## START Stored data

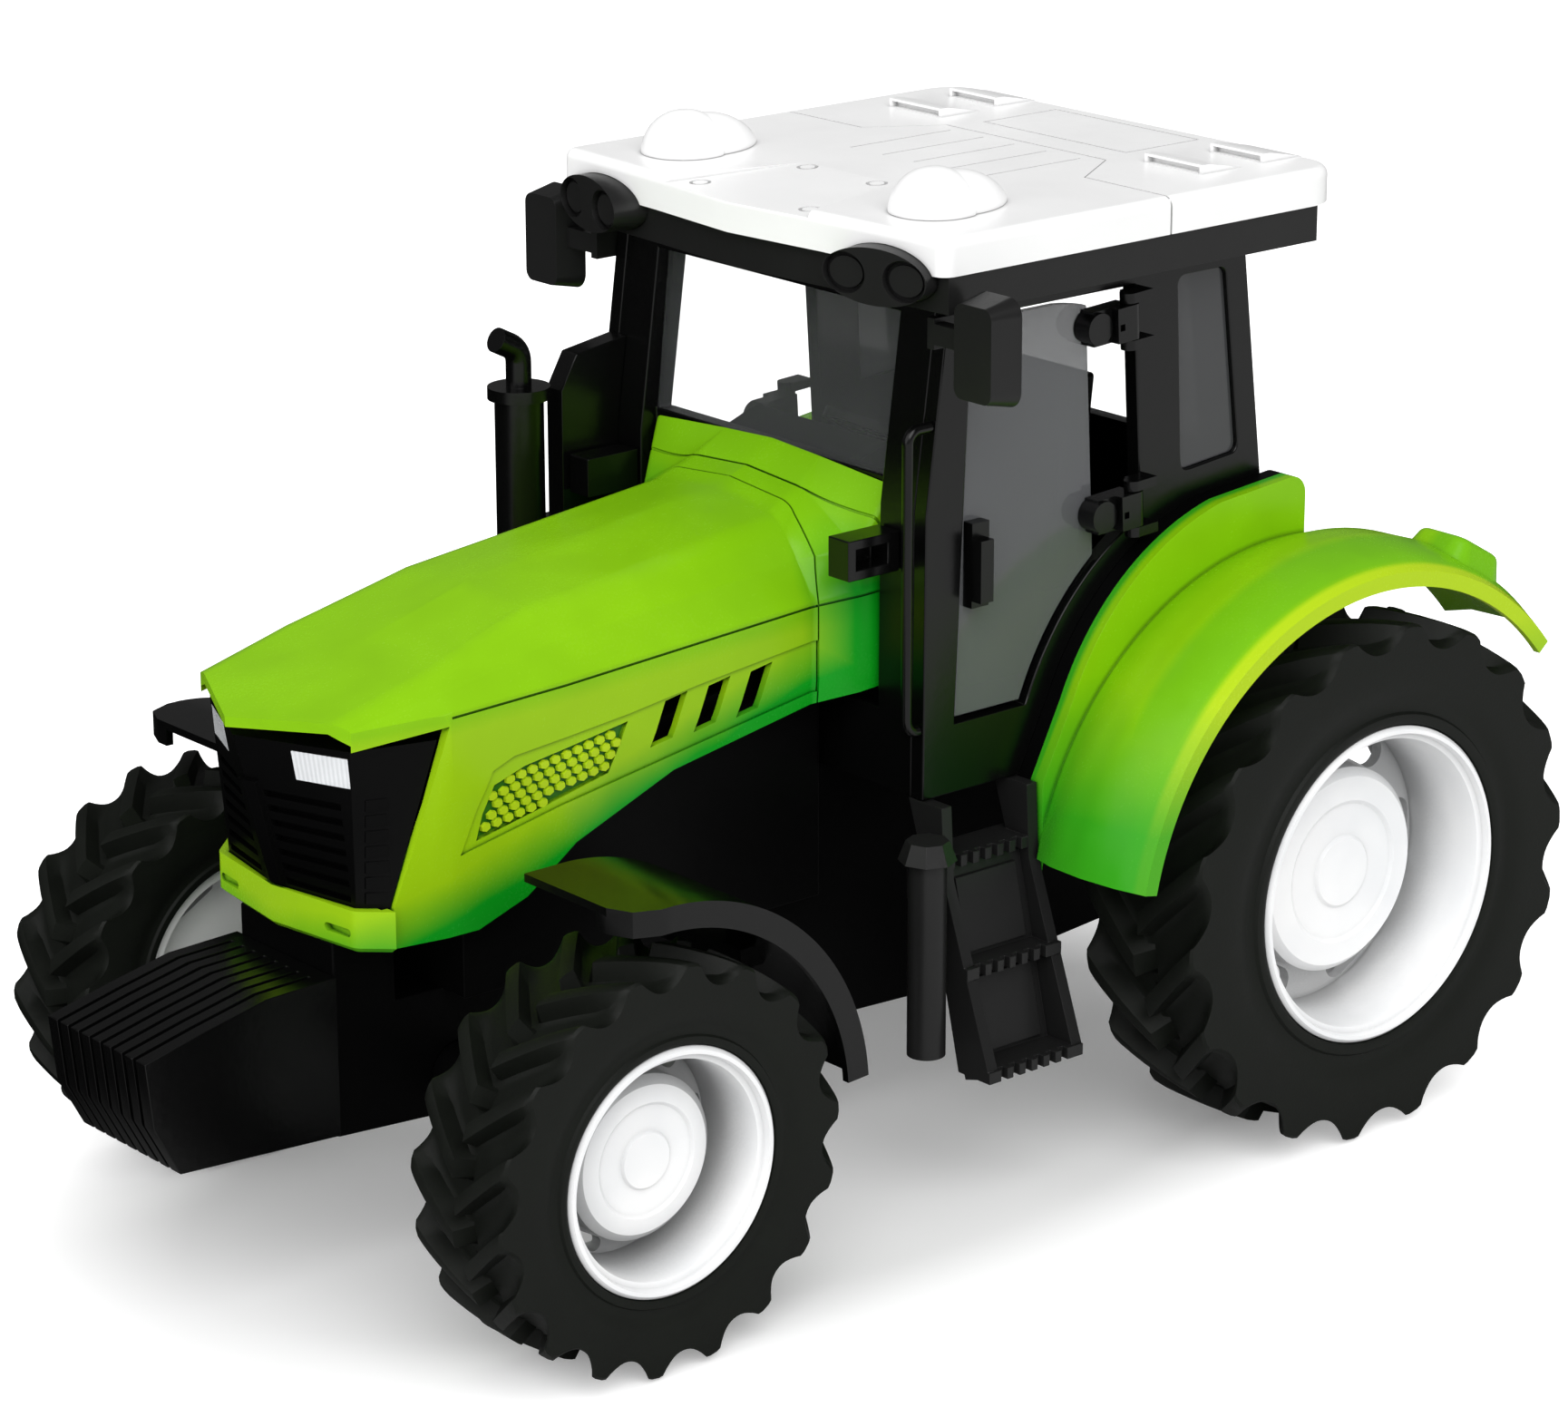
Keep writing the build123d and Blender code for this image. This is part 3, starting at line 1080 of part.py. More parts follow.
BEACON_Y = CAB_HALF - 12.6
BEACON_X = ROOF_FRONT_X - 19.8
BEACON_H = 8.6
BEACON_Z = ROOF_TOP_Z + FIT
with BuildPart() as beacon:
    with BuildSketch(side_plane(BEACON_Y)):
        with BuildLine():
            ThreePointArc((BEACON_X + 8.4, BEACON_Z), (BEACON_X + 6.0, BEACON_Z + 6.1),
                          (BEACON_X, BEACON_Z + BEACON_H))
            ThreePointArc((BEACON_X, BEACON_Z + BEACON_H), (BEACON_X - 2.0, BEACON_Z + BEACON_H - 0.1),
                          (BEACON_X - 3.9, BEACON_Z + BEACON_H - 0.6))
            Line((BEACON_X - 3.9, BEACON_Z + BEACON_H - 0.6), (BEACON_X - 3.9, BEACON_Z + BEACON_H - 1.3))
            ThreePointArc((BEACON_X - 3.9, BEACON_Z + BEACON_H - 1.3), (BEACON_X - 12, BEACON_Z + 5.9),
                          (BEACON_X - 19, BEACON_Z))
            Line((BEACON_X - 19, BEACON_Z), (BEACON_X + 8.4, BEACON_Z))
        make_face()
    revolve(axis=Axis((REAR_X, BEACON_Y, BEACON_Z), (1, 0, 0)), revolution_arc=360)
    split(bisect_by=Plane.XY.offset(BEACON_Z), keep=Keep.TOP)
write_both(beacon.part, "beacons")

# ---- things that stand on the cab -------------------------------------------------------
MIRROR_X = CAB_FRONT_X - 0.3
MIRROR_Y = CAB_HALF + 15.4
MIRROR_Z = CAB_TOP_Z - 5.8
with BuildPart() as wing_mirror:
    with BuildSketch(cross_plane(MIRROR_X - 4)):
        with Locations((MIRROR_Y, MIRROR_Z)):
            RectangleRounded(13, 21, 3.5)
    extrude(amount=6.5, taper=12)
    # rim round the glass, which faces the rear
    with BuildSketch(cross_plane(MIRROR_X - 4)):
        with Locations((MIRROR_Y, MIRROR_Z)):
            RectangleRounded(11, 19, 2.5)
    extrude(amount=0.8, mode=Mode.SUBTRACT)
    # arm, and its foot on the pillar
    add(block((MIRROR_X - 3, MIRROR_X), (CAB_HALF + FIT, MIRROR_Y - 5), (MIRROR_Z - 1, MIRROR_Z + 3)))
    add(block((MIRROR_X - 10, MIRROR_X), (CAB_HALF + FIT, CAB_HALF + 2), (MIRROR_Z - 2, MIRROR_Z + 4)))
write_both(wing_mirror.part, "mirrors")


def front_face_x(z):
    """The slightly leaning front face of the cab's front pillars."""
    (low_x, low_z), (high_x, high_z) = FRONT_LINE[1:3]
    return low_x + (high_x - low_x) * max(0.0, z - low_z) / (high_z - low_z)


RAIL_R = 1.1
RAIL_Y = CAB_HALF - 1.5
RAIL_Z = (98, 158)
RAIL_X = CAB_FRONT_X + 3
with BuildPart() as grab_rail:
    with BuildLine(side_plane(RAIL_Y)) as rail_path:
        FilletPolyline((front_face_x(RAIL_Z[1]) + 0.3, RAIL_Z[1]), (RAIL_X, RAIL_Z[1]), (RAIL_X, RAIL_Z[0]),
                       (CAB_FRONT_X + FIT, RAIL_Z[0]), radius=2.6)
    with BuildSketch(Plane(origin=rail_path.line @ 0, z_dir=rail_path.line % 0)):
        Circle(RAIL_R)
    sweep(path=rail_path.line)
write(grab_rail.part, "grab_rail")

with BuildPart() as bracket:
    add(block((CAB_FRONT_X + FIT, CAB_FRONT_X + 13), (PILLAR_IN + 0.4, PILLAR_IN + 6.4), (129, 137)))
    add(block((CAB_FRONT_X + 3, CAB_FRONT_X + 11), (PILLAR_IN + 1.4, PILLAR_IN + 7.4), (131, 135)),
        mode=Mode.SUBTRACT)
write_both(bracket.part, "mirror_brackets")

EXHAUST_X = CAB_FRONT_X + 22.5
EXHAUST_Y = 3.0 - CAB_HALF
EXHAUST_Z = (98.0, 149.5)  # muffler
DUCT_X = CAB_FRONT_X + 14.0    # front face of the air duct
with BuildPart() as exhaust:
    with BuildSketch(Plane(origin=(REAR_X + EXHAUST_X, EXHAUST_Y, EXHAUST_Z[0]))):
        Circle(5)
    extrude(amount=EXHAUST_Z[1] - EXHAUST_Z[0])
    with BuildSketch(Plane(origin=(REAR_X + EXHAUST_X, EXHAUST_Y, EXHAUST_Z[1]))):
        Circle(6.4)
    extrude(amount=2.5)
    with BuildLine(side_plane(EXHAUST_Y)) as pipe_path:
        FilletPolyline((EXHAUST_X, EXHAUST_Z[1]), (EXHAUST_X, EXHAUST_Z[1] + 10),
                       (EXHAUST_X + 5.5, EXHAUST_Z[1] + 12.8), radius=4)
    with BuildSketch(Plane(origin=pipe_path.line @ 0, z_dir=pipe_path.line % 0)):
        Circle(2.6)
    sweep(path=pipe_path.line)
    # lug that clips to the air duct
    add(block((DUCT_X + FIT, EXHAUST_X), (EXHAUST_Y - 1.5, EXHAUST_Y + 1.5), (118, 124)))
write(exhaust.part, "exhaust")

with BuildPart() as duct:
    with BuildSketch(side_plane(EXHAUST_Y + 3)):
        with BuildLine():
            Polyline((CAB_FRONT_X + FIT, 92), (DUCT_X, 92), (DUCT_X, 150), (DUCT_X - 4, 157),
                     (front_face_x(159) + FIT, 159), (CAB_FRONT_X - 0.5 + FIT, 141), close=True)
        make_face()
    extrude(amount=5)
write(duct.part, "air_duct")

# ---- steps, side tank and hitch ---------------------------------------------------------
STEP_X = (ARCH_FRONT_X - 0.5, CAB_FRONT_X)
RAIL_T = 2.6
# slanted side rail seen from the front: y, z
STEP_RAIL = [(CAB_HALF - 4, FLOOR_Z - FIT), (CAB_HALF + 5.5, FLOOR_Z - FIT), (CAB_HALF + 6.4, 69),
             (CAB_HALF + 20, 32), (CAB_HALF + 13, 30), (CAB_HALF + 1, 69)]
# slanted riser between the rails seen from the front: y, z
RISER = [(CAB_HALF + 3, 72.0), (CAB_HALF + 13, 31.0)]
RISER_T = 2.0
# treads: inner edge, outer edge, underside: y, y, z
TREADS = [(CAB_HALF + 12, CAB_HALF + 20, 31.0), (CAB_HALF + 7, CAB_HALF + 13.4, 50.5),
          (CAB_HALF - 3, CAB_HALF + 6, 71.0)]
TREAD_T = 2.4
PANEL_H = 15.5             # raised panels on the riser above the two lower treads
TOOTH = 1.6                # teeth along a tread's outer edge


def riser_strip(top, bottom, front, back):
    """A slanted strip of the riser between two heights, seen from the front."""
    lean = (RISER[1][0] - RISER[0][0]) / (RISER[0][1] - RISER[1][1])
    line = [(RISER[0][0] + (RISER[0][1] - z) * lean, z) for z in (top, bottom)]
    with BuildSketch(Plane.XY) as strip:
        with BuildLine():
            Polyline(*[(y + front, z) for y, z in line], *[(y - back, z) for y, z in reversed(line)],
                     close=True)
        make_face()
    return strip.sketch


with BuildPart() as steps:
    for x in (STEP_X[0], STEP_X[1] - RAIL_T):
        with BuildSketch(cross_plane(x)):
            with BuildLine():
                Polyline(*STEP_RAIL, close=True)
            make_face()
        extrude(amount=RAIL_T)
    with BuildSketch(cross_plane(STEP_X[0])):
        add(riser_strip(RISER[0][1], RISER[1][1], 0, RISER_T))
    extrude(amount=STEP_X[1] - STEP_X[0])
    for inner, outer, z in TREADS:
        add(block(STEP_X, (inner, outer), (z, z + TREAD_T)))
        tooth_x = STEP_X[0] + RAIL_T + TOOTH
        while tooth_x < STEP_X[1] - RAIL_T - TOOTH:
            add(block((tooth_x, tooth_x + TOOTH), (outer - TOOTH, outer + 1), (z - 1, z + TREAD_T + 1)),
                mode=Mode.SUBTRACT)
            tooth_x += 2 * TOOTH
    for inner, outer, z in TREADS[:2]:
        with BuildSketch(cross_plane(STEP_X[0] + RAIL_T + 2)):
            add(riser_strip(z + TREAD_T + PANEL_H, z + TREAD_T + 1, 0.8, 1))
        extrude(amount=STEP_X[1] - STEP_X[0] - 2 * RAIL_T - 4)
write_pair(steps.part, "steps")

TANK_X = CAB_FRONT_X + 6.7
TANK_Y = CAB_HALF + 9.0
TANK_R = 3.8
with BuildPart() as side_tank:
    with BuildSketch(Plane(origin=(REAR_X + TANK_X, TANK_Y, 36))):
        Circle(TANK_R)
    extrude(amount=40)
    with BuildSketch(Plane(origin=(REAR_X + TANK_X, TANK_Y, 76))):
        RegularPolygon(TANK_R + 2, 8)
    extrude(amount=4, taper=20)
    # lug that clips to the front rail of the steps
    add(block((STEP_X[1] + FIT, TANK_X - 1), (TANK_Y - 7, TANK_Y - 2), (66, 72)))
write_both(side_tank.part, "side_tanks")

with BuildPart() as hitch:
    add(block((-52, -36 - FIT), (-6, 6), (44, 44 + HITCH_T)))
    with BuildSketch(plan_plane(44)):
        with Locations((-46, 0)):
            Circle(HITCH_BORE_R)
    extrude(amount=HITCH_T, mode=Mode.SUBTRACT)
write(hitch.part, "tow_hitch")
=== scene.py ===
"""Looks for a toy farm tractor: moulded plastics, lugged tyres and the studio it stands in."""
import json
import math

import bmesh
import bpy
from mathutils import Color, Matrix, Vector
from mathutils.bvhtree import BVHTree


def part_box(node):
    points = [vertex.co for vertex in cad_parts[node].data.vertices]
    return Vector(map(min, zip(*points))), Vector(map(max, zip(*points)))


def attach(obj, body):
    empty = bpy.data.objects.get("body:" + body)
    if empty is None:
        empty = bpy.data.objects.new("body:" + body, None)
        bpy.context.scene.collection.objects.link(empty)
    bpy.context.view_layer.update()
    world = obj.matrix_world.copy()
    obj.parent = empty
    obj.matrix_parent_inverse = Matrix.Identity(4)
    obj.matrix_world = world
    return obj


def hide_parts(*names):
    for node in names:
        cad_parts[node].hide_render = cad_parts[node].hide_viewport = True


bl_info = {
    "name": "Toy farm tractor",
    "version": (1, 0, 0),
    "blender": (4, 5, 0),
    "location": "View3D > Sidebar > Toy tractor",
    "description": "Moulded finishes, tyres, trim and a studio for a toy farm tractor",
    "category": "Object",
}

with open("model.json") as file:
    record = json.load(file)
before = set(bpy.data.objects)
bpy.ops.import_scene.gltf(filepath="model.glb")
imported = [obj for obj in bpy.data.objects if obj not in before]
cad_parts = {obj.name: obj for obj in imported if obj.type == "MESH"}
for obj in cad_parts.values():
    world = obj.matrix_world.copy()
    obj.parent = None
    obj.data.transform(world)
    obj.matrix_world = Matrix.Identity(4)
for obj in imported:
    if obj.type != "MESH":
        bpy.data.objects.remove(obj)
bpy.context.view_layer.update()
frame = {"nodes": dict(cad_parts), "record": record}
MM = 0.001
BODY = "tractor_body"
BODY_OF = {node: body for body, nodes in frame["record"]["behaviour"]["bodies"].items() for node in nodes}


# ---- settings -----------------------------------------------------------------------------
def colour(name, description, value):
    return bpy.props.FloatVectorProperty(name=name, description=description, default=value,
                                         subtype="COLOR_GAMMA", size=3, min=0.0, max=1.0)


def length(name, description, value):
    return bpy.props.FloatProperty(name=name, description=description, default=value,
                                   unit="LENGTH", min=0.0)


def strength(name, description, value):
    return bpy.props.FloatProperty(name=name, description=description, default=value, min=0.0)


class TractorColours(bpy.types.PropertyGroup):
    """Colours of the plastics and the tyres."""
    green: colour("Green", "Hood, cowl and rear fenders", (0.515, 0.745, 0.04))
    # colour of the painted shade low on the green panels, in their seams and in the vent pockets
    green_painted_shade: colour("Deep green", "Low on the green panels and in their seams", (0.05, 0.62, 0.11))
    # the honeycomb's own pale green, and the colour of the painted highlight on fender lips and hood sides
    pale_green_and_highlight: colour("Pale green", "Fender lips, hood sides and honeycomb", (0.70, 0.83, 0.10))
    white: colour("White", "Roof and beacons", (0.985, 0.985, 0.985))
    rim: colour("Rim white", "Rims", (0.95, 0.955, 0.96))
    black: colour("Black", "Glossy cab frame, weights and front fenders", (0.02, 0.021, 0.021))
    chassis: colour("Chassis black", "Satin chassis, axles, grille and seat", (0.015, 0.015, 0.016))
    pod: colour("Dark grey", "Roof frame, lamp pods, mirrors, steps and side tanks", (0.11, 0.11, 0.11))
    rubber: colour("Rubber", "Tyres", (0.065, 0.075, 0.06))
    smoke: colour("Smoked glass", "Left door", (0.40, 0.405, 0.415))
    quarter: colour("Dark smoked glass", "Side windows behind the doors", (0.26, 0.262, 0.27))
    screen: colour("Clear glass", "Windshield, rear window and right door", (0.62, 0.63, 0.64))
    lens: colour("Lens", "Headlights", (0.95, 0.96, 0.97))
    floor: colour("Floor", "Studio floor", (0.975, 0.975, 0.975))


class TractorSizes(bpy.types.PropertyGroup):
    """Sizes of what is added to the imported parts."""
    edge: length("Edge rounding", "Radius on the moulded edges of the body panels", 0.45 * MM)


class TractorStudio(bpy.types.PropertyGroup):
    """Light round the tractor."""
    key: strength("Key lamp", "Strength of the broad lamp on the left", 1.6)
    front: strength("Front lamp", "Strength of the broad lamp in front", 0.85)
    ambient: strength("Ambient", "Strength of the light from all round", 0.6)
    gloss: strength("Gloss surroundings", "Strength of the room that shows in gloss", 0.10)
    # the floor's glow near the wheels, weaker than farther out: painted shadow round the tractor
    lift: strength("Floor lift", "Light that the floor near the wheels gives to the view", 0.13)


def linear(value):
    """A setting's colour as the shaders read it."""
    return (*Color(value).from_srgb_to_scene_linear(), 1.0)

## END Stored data

### What to do
Starting with the line that contains "TANK_R = 3.8", repeat each line exactly, and stop once the line that contains "obj.parent = empty" has been repeated.

### Solution to the exercise
TANK_R = 3.8
with BuildPart() as side_tank:
    with BuildSketch(Plane(origin=(REAR_X + TANK_X, TANK_Y, 36))):
        Circle(TANK_R)
    extrude(amount=40)
    with BuildSketch(Plane(origin=(REAR_X + TANK_X, TANK_Y, 76))):
        RegularPolygon(TANK_R + 2, 8)
    extrude(amount=4, taper=20)
    # lug that clips to the front rail of the steps
    add(block((STEP_X[1] + FIT, TANK_X - 1), (TANK_Y - 7, TANK_Y - 2), (66, 72)))
write_both(side_tank.part, "side_tanks")

with BuildPart() as hitch:
    add(block((-52, -36 - FIT), (-6, 6), (44, 44 + HITCH_T)))
    with BuildSketch(plan_plane(44)):
        with Locations((-46, 0)):
            Circle(HITCH_BORE_R)
    extrude(amount=HITCH_T, mode=Mode.SUBTRACT)
write(hitch.part, "tow_hitch")
=== scene.py ===
"""Looks for a toy farm tractor: moulded plastics, lugged tyres and the studio it stands in."""
import json
import math

import bmesh
import bpy
from mathutils import Color, Matrix, Vector
from mathutils.bvhtree import BVHTree


def part_box(node):
    points = [vertex.co for vertex in cad_parts[node].data.vertices]
    return Vector(map(min, zip(*points))), Vector(map(max, zip(*points)))


def attach(obj, body):
    empty = bpy.data.objects.get("body:" + body)
    if empty is None:
        empty = bpy.data.objects.new("body:" + body, None)
        bpy.context.scene.collection.objects.link(empty)
    bpy.context.view_layer.update()
    world = obj.matrix_world.copy()
    obj.parent = empty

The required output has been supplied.